VOL. 129 | NO. 97 | Monday, May 19, 2014
Brooks Reaction Seeks Way Back to Minority Business Issues
At the end of a turbulent week, Shelby County Commissioner Henri Brooks offered several alternate explanations for her remarks about Hispanics and their experience as minorities in Memphis.
In one explanation, Brooks said she didn’t remember saying some of the most controversial of her comments during the Monday, May 12, commission meeting. In others, she said she meant every word and didn’t consider it disparaging or insulting.
And in still other explanations, Brooks confused the $1.7 million roofing contract that was the backdrop for the remarks with the approval of a property tax sale that came later, mistakenly claiming that Pablo Pereyra was with the roofing company and attributing what she said were violations by the real estate company he represented to the roofing company.
“I did not disparage the Hispanic community. That’s how you want to portray it,” Brooks said in a live interview Wednesday, May 14, on WHBQ Fox 13 News. “I stand by that because that is the truth. That is the absolute truth. … I hope you learn from this. There is an unspoken rule that ethnic minorities do not compare themselves to each other. That is something that raises a red flag.”
Pereyra’s comparison of minority status was what prompted Brooks to say there is no comparison. On other occasions during her nearly eight years on the Shelby County Commission, Brooks has rejected comparisons between the African-American experience and that of other minorities.
Her belief registered beyond the commission session this time when she began by telling Pereyra, “You asked to come here. We didn’t.”
By Thursday, the recorded remarks from the commission session were on YouTube, and much of the media reporting had focused on whether other civic leaders thought the remarks were racist or otherwise offensive – and, if so, whether Brooks should apologize, be censured or resign.
That was precisely where Mauricio Calvo, director of Latino Memphis, and Keith Norman, president of the Memphis branch NAACP, did not want to go Thursday – the place where all such controversial remarks go for arbitration by media.
“We cannot afford this,” Calvo said. “The real issue is how do we address poverty.” “We’re not getting back into this race baiting,” Norman said.
Calvo and Norman thought Brooks’ comments were instead an opportunity to talk about the issue that prompted the remarks.
Before Brooks veered into what she viewed as a violation of an unwritten code, the issue was whether a business whose payroll is predominantly Hispanic is meeting a goal of a larger share of county government contracts and subcontracts going to minority-owned businesses and a minority workforce.

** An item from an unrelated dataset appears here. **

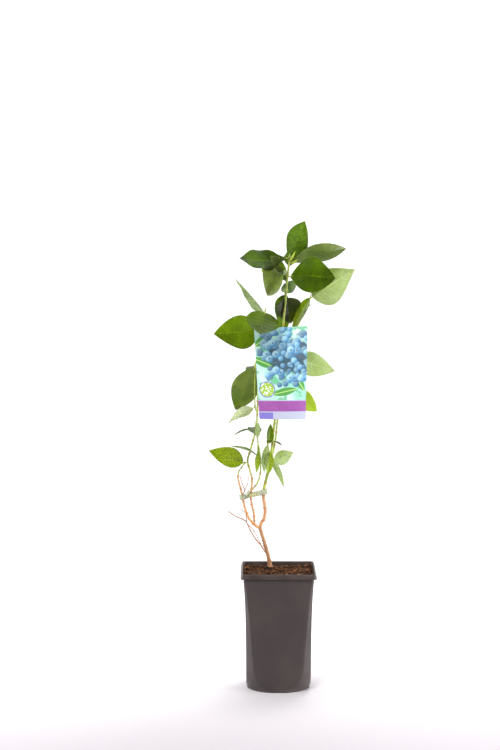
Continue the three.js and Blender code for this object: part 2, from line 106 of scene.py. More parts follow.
class Route:
    """Smooth curve through points, read by the share of its length."""

    SPAN_STEPS = 32
    HALVINGS = 30

    def __init__(self, points: Sequence[Point | Vector]) -> None:
        """Fits the curve.

        Args:
            points: places that it passes through, in millimetres.
        """
        knots = [Vector(point) for point in points]
        knots = [2 * knots[0] - knots[1], *knots, 2 * knots[-1] - knots[-2]]
        self.places = [knots[1]]
        for before, start, end, after in zip(knots, knots[1:], knots[2:], knots[3:]):
            leave, arrive = (end - before) / 2, (after - start) / 2
            for step in range(1, self.SPAN_STEPS + 1):
                t = step / self.SPAN_STEPS
                pull = t * (1 - t) ** 2 * leave - t * t * (1 - t) * arrive
                self.places.append(start.lerp(end, smooth_step(t, 0, 1)) + pull)
        self.reach = [0.0]
        for here, there in zip(self.places, self.places[1:]):
            self.reach.append(self.reach[-1] + (there - here).length)
        self.length = self.reach[-1]

    def at(self, along: float) -> Vector:
        """The point at a share of the curve's length.

        Args:
            along: the share.

        Returns:
            The point.
        """
        wanted = clamp(along) * self.length
        index = int(clamp(bisect.bisect_right(self.reach, wanted), 1, len(self.places) - 1))
        low, high = self.reach[index - 1], self.reach[index]
        return self.places[index - 1].lerp(self.places[index], (wanted - low) / (high - low))

    def share_at(self, height: float) -> float:
        """Where a curve that rises all the way reaches a height.

        Args:
            height: the height.

        Returns:
            The share of the curve's length.
        """
        low, high = 0.0, 1.0
        for _ in range(self.HALVINGS):
            middle = (low + high) / 2
            low, high = (middle, high) if self.at(middle).z < height else (low, middle)
        return low

    def at_height(self, height: float) -> Vector:
        """The point at a height."""
        return self.at(self.share_at(height))

    def frames(self, count: int) -> list[Matrix]:
        """Evenly spaced frames whose Z runs ahead, with no twist from one to the next.

        Args:
            count: number of steps, one less than the number of frames.

        Returns:
            The frames, from the curve's start to its end.
        """
        places = [self.at(step / count) for step in range(count + 1)]
        ends = [places[0], *places, places[-1]]
        ahead = [(after - before).normalized() for before, after in zip(ends, ends[2:])]
        normal = ahead[0].orthogonal().normalized()
        frames = []
        for i, place in enumerate(places):
            if i:
                normal = ahead[i - 1].rotation_difference(ahead[i]) @ normal
            axes = Matrix((normal, ahead[i].cross(normal), ahead[i])).transposed()
            frames.append(Matrix.Translation(place) @ axes.to_4x4())
        return frames


def new_shape() -> BMesh:
    """An empty shape with the painted layers and one UV map.

    Returns:
        The shape.
    """
    shape = bmesh.new()
    for layer in Layer:
        shape.verts.layers.float.new(layer.value)
    shape.loops.layers.uv.new(UV_NAME)
    return shape


def paint(shape: BMesh, layer: Layer, value: float | Callable[[BMVert], float]) -> None:
    """Paints a layer.

    Args:
        shape: what is painted.
        layer: the layer that is written.
        value: one value, or a function of the vertex.
    """
    store = shape.verts.layers.float[layer.value]
    for vert in shape.verts:
        vert[store] = value(vert) if callable(value) else value


def baked(shape: BMesh, name: str) -> bpy.types.Mesh:
    """Makes a mesh of a shape, which is used up.

    Args:
        shape: the shape.
        name: the mesh's name.

    Returns:
        The mesh.
    """
    mesh = bpy.data.meshes.new(name)
    shape.to_mesh(mesh)
    shape.free()
    return mesh


def placed(name: str, data: bpy.types.ID) -> bpy.types.Object:
    """Puts a new object in the scene.

    Args:
        name: its name.
        data: its mesh, light or camera.

    Returns:
        The object.
    """
    made = bpy.data.objects.new(name, data)
    bpy.context.scene.collection.objects.link(made)
    return made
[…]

Questioning about those details of numerous contracts has intensified among others on the commission and on the City Council after more than 20 years of black leadership in the Memphis mayor’s office, as well as an African-American majority on the Memphis City Council and six black commissioners on the 13-member County Commission. It reflects the frustration that a larger percentage of contracts haven’t gone to minorities despite political advances and the city’s majority-black population.
And the questions usually don’t involve headcounts of “minorities” on the workforce of companies doing business with the county. They are questions about black-owned businesses and African-Americans on the workforce – not white women, Hispanics or Pacific Islanders.
In the case of the roofing contract, Commissioner Walter Bailey wanted to know if hiring Hispanics had become a way to avoid hiring African-Americans. And he told Pereyra that his interest in that point was not at the expense of Hispanics.
Norman made a similar point later, speaking in general and not about the roofing contract.
“They want to hire minorities for the simple purpose of paying a lower wage,” he said. “We want to insist that fair wages be paid to all individuals and competitive oversight be instituted on behalf of the government.”
By that motivation, Norman has a different definition of minorities: those who get paid the least.
“The current system will always create another minority,” he said. “Yesterday, it was the African-American man, then the African-American woman, then the Latino.”